• **Problem statement**: Copy the data below exactly.
BEGIN Data to use
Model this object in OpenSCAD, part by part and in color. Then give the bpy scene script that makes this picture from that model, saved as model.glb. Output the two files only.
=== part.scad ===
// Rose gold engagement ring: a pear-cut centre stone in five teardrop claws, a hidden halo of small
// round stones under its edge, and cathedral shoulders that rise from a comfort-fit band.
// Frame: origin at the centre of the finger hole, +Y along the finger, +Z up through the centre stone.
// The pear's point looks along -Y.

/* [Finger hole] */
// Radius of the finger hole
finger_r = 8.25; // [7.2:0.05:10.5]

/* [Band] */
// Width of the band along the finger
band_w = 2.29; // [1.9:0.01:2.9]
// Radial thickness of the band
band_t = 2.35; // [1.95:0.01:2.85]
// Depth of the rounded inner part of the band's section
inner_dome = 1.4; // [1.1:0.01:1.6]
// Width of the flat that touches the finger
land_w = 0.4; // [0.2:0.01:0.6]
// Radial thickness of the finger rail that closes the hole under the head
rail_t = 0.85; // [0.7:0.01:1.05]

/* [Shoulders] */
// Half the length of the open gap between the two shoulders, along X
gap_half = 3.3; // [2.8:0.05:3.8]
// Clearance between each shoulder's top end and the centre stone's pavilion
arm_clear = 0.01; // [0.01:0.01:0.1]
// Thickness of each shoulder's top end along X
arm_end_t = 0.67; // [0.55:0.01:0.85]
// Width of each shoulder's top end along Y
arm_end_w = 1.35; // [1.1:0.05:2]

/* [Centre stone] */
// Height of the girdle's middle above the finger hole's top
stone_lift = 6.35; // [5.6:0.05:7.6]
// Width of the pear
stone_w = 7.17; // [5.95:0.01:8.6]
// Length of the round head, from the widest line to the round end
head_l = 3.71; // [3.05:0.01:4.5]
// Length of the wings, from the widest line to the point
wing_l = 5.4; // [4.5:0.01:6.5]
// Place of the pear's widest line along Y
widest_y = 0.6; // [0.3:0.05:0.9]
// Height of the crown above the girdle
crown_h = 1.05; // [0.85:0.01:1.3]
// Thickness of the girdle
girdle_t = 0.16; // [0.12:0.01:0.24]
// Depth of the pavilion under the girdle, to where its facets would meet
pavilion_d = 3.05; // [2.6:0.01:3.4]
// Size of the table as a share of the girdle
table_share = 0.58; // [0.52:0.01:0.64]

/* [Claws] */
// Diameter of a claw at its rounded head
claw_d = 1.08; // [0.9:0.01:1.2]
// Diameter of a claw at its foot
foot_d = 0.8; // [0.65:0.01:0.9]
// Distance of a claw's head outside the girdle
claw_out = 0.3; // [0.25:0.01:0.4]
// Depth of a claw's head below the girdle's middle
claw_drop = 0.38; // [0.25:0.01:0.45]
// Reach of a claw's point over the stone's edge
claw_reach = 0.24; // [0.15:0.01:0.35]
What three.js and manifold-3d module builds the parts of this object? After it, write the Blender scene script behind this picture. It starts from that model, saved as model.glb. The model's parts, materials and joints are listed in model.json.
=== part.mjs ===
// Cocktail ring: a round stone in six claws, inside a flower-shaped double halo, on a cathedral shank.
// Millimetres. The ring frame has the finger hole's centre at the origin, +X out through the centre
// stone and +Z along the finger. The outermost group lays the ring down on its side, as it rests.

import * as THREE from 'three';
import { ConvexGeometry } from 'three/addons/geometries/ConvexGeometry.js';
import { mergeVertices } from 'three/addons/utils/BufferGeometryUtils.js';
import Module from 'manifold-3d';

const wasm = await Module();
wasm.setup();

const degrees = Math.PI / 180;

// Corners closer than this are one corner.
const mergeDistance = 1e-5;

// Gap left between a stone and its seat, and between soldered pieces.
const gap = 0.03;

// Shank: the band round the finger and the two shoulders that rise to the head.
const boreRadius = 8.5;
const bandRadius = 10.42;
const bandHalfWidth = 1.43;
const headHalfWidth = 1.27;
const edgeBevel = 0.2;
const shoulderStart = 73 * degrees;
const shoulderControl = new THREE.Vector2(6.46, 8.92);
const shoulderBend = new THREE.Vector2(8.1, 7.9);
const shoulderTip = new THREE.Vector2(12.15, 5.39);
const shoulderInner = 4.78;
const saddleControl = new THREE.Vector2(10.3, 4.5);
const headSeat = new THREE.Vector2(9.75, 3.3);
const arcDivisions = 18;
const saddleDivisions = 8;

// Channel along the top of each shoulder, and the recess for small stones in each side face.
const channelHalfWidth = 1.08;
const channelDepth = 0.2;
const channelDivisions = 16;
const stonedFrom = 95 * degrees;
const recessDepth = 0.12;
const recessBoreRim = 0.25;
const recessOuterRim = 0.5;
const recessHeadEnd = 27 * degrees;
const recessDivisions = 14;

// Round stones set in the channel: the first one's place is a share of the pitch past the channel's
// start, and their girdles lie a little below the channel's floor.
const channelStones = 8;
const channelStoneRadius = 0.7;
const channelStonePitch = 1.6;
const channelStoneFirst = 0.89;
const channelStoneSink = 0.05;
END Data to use
• **Task output**:
Model this object in OpenSCAD, part by part and in color. Then give the bpy scene script that makes this picture from that model, saved as model.glb. Output the two files only.
=== part.scad ===
// Rose gold engagement ring: a pear-cut centre stone in five teardrop claws, a hidden halo of small
// round stones under its edge, and cathedral shoulders that rise from a comfort-fit band.
// Frame: origin at the centre of the finger hole, +Y along the finger, +Z up through the centre stone.
// The pear's point looks along -Y.

/* [Finger hole] */
// Radius of the finger hole
finger_r = 8.25; // [7.2:0.05:10.5]

/* [Band] */
// Width of the band along the finger
band_w = 2.29; // [1.9:0.01:2.9]
// Radial thickness of the band
band_t = 2.35; // [1.95:0.01:2.85]
// Depth of the rounded inner part of the band's section
inner_dome = 1.4; // [1.1:0.01:1.6]
// Width of the flat that touches the finger
land_w = 0.4; // [0.2:0.01:0.6]
// Radial thickness of the finger rail that closes the hole under the head
rail_t = 0.85; // [0.7:0.01:1.05]

/* [Shoulders] */
// Half the length of the open gap between the two shoulders, along X
gap_half = 3.3; // [2.8:0.05:3.8]
// Clearance between each shoulder's top end and the centre stone's pavilion
arm_clear = 0.01; // [0.01:0.01:0.1]
// Thickness of each shoulder's top end along X
arm_end_t = 0.67; // [0.55:0.01:0.85]
// Width of each shoulder's top end along Y
arm_end_w = 1.35; // [1.1:0.05:2]

/* [Centre stone] */
// Height of the girdle's middle above the finger hole's top
stone_lift = 6.35; // [5.6:0.05:7.6]
// Width of the pear
stone_w = 7.17; // [5.95:0.01:8.6]
// Length of the round head, from the widest line to the round end
head_l = 3.71; // [3.05:0.01:4.5]
// Length of the wings, from the widest line to the point
wing_l = 5.4; // [4.5:0.01:6.5]
// Place of the pear's widest line along Y
widest_y = 0.6; // [0.3:0.05:0.9]
// Height of the crown above the girdle
crown_h = 1.05; // [0.85:0.01:1.3]
// Thickness of the girdle
girdle_t = 0.16; // [0.12:0.01:0.24]
// Depth of the pavilion under the girdle, to where its facets would meet
pavilion_d = 3.05; // [2.6:0.01:3.4]
// Size of the table as a share of the girdle
table_share = 0.58; // [0.52:0.01:0.64]

/* [Claws] */
// Diameter of a claw at its rounded head
claw_d = 1.08; // [0.9:0.01:1.2]
// Diameter of a claw at its foot
foot_d = 0.8; // [0.65:0.01:0.9]
// Distance of a claw's head outside the girdle
claw_out = 0.3; // [0.25:0.01:0.4]
// Depth of a claw's head below the girdle's middle
claw_drop = 0.38; // [0.25:0.01:0.45]
// Reach of a claw's point over the stone's edge
claw_reach = 0.24; // [0.15:0.01:0.35]
What three.js and manifold-3d module builds the parts of this object? After it, write the Blender scene script behind this picture. It starts from that model, saved as model.glb. The model's parts, materials and joints are listed in model.json.
=== part.mjs ===
// Cocktail ring: a round stone in six claws, inside a flower-shaped double halo, on a cathedral shank.
// Millimetres. The ring frame has the finger hole's centre at the origin, +X out through the centre
// stone and +Z along the finger. The outermost group lays the ring down on its side, as it rests.

import * as THREE from 'three';
import { ConvexGeometry } from 'three/addons/geometries/ConvexGeometry.js';
import { mergeVertices } from 'three/addons/utils/BufferGeometryUtils.js';
import Module from 'manifold-3d';

const wasm = await Module();
wasm.setup();

const degrees = Math.PI / 180;

// Corners closer than this are one corner.
const mergeDistance = 1e-5;

// Gap left between a stone and its seat, and between soldered pieces.
const gap = 0.03;

// Shank: the band round the finger and the two shoulders that rise to the head.
const boreRadius = 8.5;
const bandRadius = 10.42;
const bandHalfWidth = 1.43;
const headHalfWidth = 1.27;
const edgeBevel = 0.2;
const shoulderStart = 73 * degrees;
const shoulderControl = new THREE.Vector2(6.46, 8.92);
const shoulderBend = new THREE.Vector2(8.1, 7.9);
const shoulderTip = new THREE.Vector2(12.15, 5.39);
const shoulderInner = 4.78;
const saddleControl = new THREE.Vector2(10.3, 4.5);
const headSeat = new THREE.Vector2(9.75, 3.3);
const arcDivisions = 18;
const saddleDivisions = 8;

// Channel along the top of each shoulder, and the recess for small stones in each side face.
const channelHalfWidth = 1.08;
const channelDepth = 0.2;
const channelDivisions = 16;
const stonedFrom = 95 * degrees;
const recessDepth = 0.12;
const recessBoreRim = 0.25;
const recessOuterRim = 0.5;
const recessHeadEnd = 27 * degrees;
const recessDivisions = 14;

// Round stones set in the channel: the first one's place is a share of the pitch past the channel's
// start, and their girdles lie a little below the channel's floor.
const channelStones = 8;
const channelStoneRadius = 0.7;
const channelStonePitch = 1.6;
const channelStoneFirst = 0.89;
const channelStoneSink = 0.05;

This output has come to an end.